Consider riding to Burano (another island in the lagoon) to see the lace making factory. On the corner just before it is a large restaurant in which we had one of the most idyllic meals of our lives, lazily putting down incredible sea food, pasti and biscotti to die for, while watching nuns bring their school children out to play and watching tourists and island folk. Sit outside at the edge of their property if you can do it.
Bring cash along for the lace making factory.
On the Lido (another island, this one with an ocean beach on its away-from-Venice side – consider bringing swimsuits and towels if seasonal), right by the vaporetto stop (the water bus) is a restaurant called the Belvediere. That’s where I had the best fillet of sole in my life. And it’s neat seeing the waiters expertly fillet the fish with two spoons in a very few seconds.
Rome
We found Rome to be a remarkably rudest city. After three days of continually jumping into the street to avoid collision with pedestrians coming the other way I got fed up and refused to move. Italians began jumping into the street to avoid me. The general drill in Rome is all bluff. This was very useful when we drove throughout Tuscany.
The best of Rome is the antiquity, which is often mind-blowing. Here is re a list of stops to make, some with commentary:
St. Peter’s Basilica. This is astoundingly huge. Get there just before it opens at 7:30 and you’ll be able to go in to view Michelangelo’s Pieta without anybody obstructing your view. Consider going up into the dome. The view of the church and of the city is quite nice from above.
The highlight of the fabulous riches of the Vatican Museum (attached to St. Pete’s, outside and around the corner) is the Sistine Chapel, which initially looks as though why did you bother. Then you go to one of the walls, sit down on a bench, lean your head back, and look through your binoculars (BRING SMALL BINOCULARS) at the incredible details of the ceiling. If you do nothing else in Rome, bring binoculars to the Sistine Chapel.
The Forum (not far from the Coliseum). You’ll find many stray cats here, most showing evidence that Romans don’t like cats. In Greece, everybody likes cats.
The Coliseum.
The Villa Borghesi gardens and museums within (including a fine contemporary art museum).
San Gimiano
This medieval walled city is called the “Manhattan of Tuscany” since it has 22 towers – a skyline of its own. If you go there, eat at La Cisterna (In Italian a “c” followed by an “i or "e"” is pronounced as “ch"). The name is not quite right – It’s an inn with a restaurant up one floor, above the city wall’s top, giving a splendid view of the Tuscan countryside. The food is wonderful.
Don’t dress like Americans or you will be the target of pickpockets and other low-lifes (Americans and West Germans, both rich, are indistinguishable from one another until they speak). That means very comfortable leather shoes instead of big sport shoes, not tee-shirts/shorts, perhaps not jeans, no fanny pack. Okay are slacks, collared shirts (polo style is fine). Consider getting pants or skirts with multi-pockets, including hidden zippered ones inside other pockets.

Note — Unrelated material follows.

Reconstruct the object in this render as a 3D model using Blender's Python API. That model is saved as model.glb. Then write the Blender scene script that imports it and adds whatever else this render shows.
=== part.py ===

Go into churches virtually anywhere in Italy and you will find fine works of art by old masters (Belini, Rafael, Donatello, Lipi, Titian, and all four of the Teenage Mutant Ninja Turtles, etc.) in paintings and altar pieces.
It seems as though there is only one waiter who is allowed to present a check for every 100,000 people in a city. Leisurely meals can become incredibly long. However, if you stand up to go, the official waiter who handles il conto (the check) will arrive on-the-spot.
Wherever you are select restaurants that cater to locals instead of tourists. One sign of that is how many languages the displayed menus have on them.
Wherever you are, eat the local specialty (in Venice it’s sea food, in Tuscany it’s grilled meats, including game, such as cinghialle [ching’-ee-al-ay], which is wild boar).
Don’t make my mistake of confusing il cabinetto (men’s room) with il carabinierro (state policeman). It gets the policeman very angry.
The most important phrase to know is, “Dove la gelateria?”